Continuing on my ‘A Confederacy of Dunces’ tour, I made a point to walk down Constantinople Street from St. Charles to the Mississippi River. I passed along many small houses along the way. In the French Quarter, there is a statue of Ignatius J. Reilly outside of the old site of the D.H. Holmes Department store, where the novel begins. I also did other Ignatius-related things, such as peruse an art show along the fence near St. Louis Cathedral at Jackson Square and devour a foot-long hot dog sold from a hot dog-shaped push cart.


Had I a Big Chief writing tablet with me, I might have penned something along these lines:

I find myself often feeling a greater kinship to Ignatius J. Reilly, particularly when I feel out of step with the current mores of society, and it appears decency and values are driven asunder in the name of progress and/ or expediency. The world indeed often appears lost and without a proper geometry or theology. But unlike Ignatius, I know I must fight on and find my own way; there will be no Myrna Minx to save me.
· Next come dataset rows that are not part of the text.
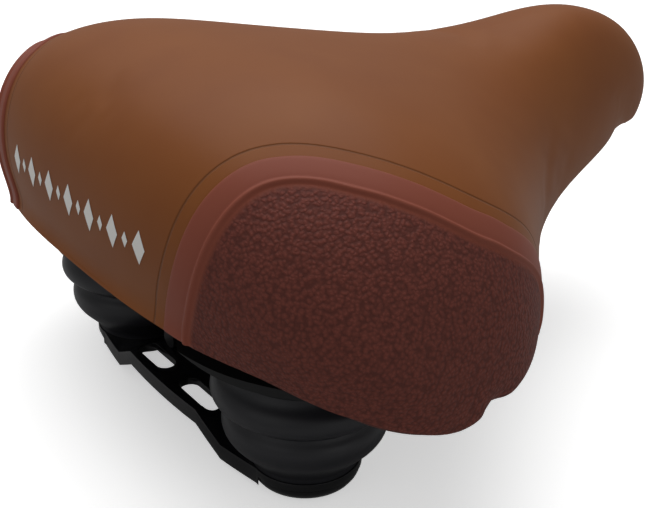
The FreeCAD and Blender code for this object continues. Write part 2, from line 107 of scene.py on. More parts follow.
def settle(piece, name, body):
    """Name a finished piece, bring its place into its mesh and let it ride on a body."""
    pick(piece)
    piece.name = name
    piece.data.name = name
    bpy.ops.object.transform_apply(location=True, rotation=True, scale=True)
    bpy.ops.object.shade_smooth_by_angle(angle=SMOOTH_BELOW)
    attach(piece, body)
    print(name, "has", len(piece.data.polygons), "faces")


# %% Tools for colours and shader nodes
def hex_colour(code):
    """Linear colour of an sRGB hex code such as '8A604B'."""
    shares = [int(code[i:i + 2], 16) / 255 for i in (0, 2, 4)]
    linear = [s / 12.92 if s <= 0.04045 else ((s + 0.055) / 1.055) ** 2.4 for s in shares]
    return (*linear, 1.0)


def add_node(tree, kind, inputs=(), **settings):
    """Add a node; inputs is a dict of socket name or number to a value or to another socket."""
    node = tree.nodes.new(kind)
    for name, value in settings.items():
        setattr(node, name, value)
    for name, value in dict(inputs).items():
        if isinstance(value, bpy.types.NodeSocket):
            tree.links.new(value, node.inputs[name])
        else:
            node.inputs[name].default_value = value
    return node


def new_material(name, **surface):
    """An empty material with a Principled surface; returns it, its tree and the shader."""
    material = bpy.data.materials.new(name)
    material.use_nodes = True
    tree = material.node_tree
    tree.nodes.clear()
    shader = add_node(tree, "ShaderNodeBsdfPrincipled", surface)
    output = add_node(tree, "ShaderNodeOutputMaterial", {"Surface": shader.outputs[0]})
    output.is_active_output = True
    return material, tree, shader


# %% [markdown]
# ## Measuring the CAD
# A search tree of a node's faces answers where a straight line from outside meets it. That is
# how the soft pieces find the shape that they cover.

# %% Measuring tools
def surface_of(piece):
    """A search tree of one piece's faces."""
    bpy.context.view_layer.update()
    return BVHTree.FromObject(piece, bpy.context.evaluated_depsgraph_get())


def mesh_from(name, points, faces):
    """A new object from points and faces."""
    mesh = bpy.data.meshes.new(name)
    mesh.from_pydata([tuple(point) for point in points], [], faces)
    piece = bpy.data.objects.new(name, mesh)
    bpy.context.collection.objects.link(piece)
    return piece


def unit(vectors):
    """Rows of numbers, each brought to length 1."""
    return vectors / np.linalg.norm(vectors, axis=1, keepdims=True)


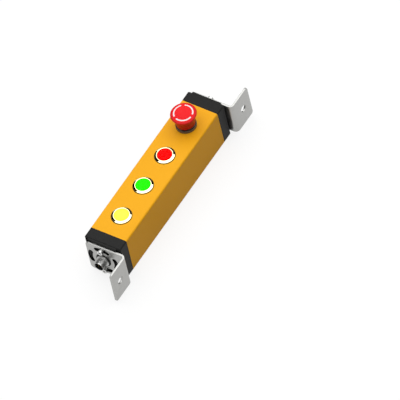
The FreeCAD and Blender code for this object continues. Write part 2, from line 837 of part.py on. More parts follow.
def pushbutton(colour, x):
    """One lit pushbutton: bezel and barrel, nut, lens with its light guide, switch and terminals."""
    thread = size("button_hole") / 2 - size("seat_gap")
    height = size("bezel_height")
    bore = size("lens_diameter") / 2 + size("lens_gap")
    barrel_foot = -size("barrel_depth")
    device(f"{colour}_bezel", revolved(f"{colour}_bezel", [
        (bore, height), (size("bezel_flat") / 2, height), (size("bezel_diameter") / 2, ZERO),
        (thread, ZERO), (thread, barrel_foot), (bore, barrel_foot),
    ]), x)
    panel_nut(colour, x, thread, size("button_nut_flats"))
    lens = revolved(f"{colour}_lens", [
        (ZERO, -size("lens_skirt")), (size("lens_diameter") / 2, -size("lens_skirt")),
        (size("lens_diameter") / 2, height), (ZERO, height),
    ])
    guide = new_sketch(lens, "guide", "XY_Plane", lift=-size("guide_length"))
    rectangle(guide, 0, 0, size("guide_width"), size("guide_width"))
    pad(lens, guide, size("guide_length") - size("lens_skirt"))
    device(f"{colour}_lens", lens, x)
    switch = new_body(f"{colour}_switch")
    switch_foot = barrel_foot - size("switch_height")
    spigot_top = barrel_foot + size("spigot_length")
    base = new_sketch(switch, "base", "XY_Plane", lift=switch_foot)
    rectangle(base, 0, 0, size("switch_width"), size("switch_width"))
    pad(switch, base, size("switch_height"))
    spigot = new_sketch(switch, "spigot", "XY_Plane", lift=barrel_foot)
    rectangle(spigot, 0, 0, size("spigot_width"), size("spigot_width"))
    pad(switch, spigot, size("spigot_length"))
    well = new_sketch(switch, "well", "XY_Plane", lift=spigot_top)
    well_width = size("guide_width") + 2 * size("guide_gap")
    rectangle(well, 0, 0, well_width, well_width)
    pocket(switch, well, spigot_top + size("guide_length") + size("button_travel") + size("guide_gap"))
    device(f"{colour}_switch", switch, x)
    blades(f"{colour}_terminals", x, switch_foot)


def panel_nut(device_name, x, thread, flats):
    """A thin hexagon nut that holds a device from behind the panel."""
    nut = new_body(f"{device_name}_nut")
    section = new_sketch(nut, "section", "XY_Plane", lift=-size("wall") - size("nut_thickness"))
    hexagon(section, flats)
    circle(section, 0, 0, 2 * (thread + size("seat_gap")))
    pad(nut, section, size("nut_thickness"))
    device(f"{device_name}_nut", nut, x)


def stop_barrel(x):
    """The fixed part of the emergency stop: threaded barrel, dark collar and the sleeve inside the knob."""
    thread = size("stop_hole") / 2 - size("stop_thread_gap")
    collar = size("collar_diameter") / 2
    collar_bore = collar - size("collar_wall")
    sleeve = size("sleeve_diameter") / 2
    bore = sleeve - size("sleeve_wall")
    stem_bore = size("stop_stem_diameter") / 2 + size("stem_gap")
    foot = -size("stop_barrel_depth")
    device("stop_barrel", revolved("stop_barrel", [
        (collar, size("seal_thickness")), (collar, size("collar_height")),
        (collar_bore, size("collar_height")), (collar_bore, size("collar_floor")),
        (sleeve, size("collar_floor")), (sleeve, size("sleeve_height")), (bore, size("sleeve_height")),
        (bore, ZERO), (stem_bore, ZERO), (stem_bore, foot), (thread, foot),
        (thread, size("seal_thickness")),
    ]), x)
    device("stop_seal", revolved("stop_seal", ring_points(
        thread + size("seat_gap"), collar - size("seal_inset"), ZERO, size("seal_thickness"))), x)
    panel_nut("stop", x, thread, size("stop_nut_flats"))


def stop_knob(x):
    """The red mushroom: a hollow neck that slides into the collar, and a flared head."""
    neck = size("neck_diameter") / 2
    inner = neck - size("neck_wall")
    edge = size("head_diameter") / 2
    bevel = size("head_bevel")
    stem = size("stop_stem_diameter") / 2 + size("seat_gap")
    stem_top = size("head_hollow_top") + size("stem_seat")
    device("stop_knob", revolved("stop_knob", [
        (ZERO, stem_top), (stem, stem_top), (stem, size("head_hollow_top")),
        (inner, size("head_hollow_top")), (inner, size("neck_bottom")),
        (neck, size("neck_bottom")), (neck, size("neck_straight")),
        (size("neck_top_diameter") / 2, size("neck_top")),
        (edge, size("head_under")), (edge, size("head_edge")),
        (edge - bevel, size("head_edge") + bevel),
        (size("head_flat") / 2, size("head_top")), (ZERO, size("head_top")),
    ]), x)


def stop_inside(x):
    """The stem, spring, contact block and terminals of the emergency stop."""
    stem = size("stop_stem_diameter") / 2
    barrel_foot = -size("stop_barrel_depth")
    foot = barrel_foot - size("stop_stem_reach")
    stem_top = size("head_hollow_top") + size("stem_seat")
    device("stop_stem", revolved("stop_stem", [
        (ZERO, foot), (stem, foot), (stem, stem_top), (ZERO, stem_top)]), x)
    coil_spring("stop_spring", x, size("spring_diameter"), size("spring_wire"),
                ZERO, size("head_hollow_top"))
    block = new_body("contact_block")
    low = barrel_foot - size("contact_height")
    base = new_sketch(block, "base", "XY_Plane", lift=low)
    rectangle(base, 0, 0, size("contact_width"), size("contact_width"))
    pad(block, base, size("contact_height"))
    well = new_sketch(block, "well", "XY_Plane", lift=barrel_foot)
    well_width = size("stop_stem_diameter") + 2 * size("stem_gap")
    rectangle(well, 0, 0, well_width, well_width)
    pocket(block, well, size("stop_stem_reach") + size("stop_travel") + size("stem_gap"))
    device("contact_block", block, x)
    blades("stop_terminals", x, low)


def check_and_export():
    """Stops on any failed feature or bad solid, then writes one file for each node."""
    doc.recompute()
    for item in doc.Objects:
        if "Invalid" in item.State or "Error" in item.State:
            raise RuntimeError(f"{item.Name} failed: {item.State}")
    os.makedirs("parts", exist_ok=True)
    for name, feature in nodes.items():
        shape = feature.Shape
        if shape.isNull() or not shape.isValid():
            raise RuntimeError(f"{name} has no valid shape")
        shape.exportStep(f"parts/{name}.step")
    print(f"{len(nodes)} nodes written")


swivel_bracket("bracket_far", NO_TURN)
swivel_bracket("bracket_near", HALF_TURN_Y)
housing_profile()
for end, side in ENDS.items():
    turn = NO_TURN if side > 0 else HALF_TURN_Z
    gasket(f"gasket_{end}", turn)
    end_cap(f"end_cap_{end}", side, turn)
cap_screws()
clamp_screws()
tail_x = plug_parts()
circuit_board()
header_and_ribbon(tail_x)
for colour, place_x in button_places().items():
    pushbutton(colour, place_x)
stop_barrel(stop_place())
stop_knob(stop_place())
stop_inside(stop_place())
check_and_export()
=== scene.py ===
# %% [markdown]
# # A slim control station, dressed for its portrait
# The object is a powder coated box with three lit pushbuttons and a red mushroom head, black
# end caps, steel brackets and a round plug. Its solids come packed from the CAD model, and
# this lesson gives them their looks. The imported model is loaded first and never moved: every
# new piece is laid where the solids say, so nothing has to be fitted by eye.

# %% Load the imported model
import json
import math
import bpy
import bmesh
from mathutils import Matrix, Vector

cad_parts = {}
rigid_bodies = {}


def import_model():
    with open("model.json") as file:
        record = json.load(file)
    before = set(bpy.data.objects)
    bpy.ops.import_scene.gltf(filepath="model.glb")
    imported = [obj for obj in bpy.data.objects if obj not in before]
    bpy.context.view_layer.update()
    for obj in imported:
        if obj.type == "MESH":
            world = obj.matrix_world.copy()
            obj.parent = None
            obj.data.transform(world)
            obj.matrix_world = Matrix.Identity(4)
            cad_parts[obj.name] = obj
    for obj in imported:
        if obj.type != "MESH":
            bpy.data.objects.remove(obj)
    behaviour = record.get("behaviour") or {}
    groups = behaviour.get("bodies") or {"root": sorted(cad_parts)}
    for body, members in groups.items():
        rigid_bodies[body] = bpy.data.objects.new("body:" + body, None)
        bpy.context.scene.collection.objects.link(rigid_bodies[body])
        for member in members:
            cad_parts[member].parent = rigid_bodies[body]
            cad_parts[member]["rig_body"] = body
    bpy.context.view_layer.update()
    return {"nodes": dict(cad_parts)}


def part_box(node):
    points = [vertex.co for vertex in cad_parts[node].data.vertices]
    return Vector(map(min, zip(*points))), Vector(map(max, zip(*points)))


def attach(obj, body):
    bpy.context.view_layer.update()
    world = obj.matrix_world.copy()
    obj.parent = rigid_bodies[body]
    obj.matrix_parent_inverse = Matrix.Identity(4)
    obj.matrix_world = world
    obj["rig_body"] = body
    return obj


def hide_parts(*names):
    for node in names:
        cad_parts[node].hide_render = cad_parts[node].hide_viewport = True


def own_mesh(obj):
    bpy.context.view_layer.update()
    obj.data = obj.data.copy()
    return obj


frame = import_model()
MM = 0.001

# %% [markdown]
# Lengths on such a product are thought of in millimetres, while Blender works in metres. The
# front of the box and the line through its middle are read from the solids. They place all
# the buttons, so they are found once here.

# %% Find the front of the box and its middle line
box_low, box_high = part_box("housing_profile")
FRONT = box_high.z
MIDDLE = (box_low.y + box_high.y) / 2
FLOOR = box_low.z
DEVICES = {name: (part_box(name)[0].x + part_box(name)[1].x) / 2
           for name in ("yellow_bezel", "green_bezel", "red_bezel", "stop_knob")}
print("front at", round(FRONT / MM, 2), "mm, buttons at",
      [round(x / MM, 1) for x in DEVICES.values()])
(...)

And so I left New Orleans after a successful visit with my friend Voodoo Rue. We spent some quality time catching up over multiple rounds of beer at the Erin Rose and Igor’s and The Irish Garden Club and Parasol’s and The Bulldog, and I promised I would return to New Orleans again. My final evening in New Orleans is somewhat of a blur, though I know I spent it drinking in the French Quarter, and have some beads to show for it.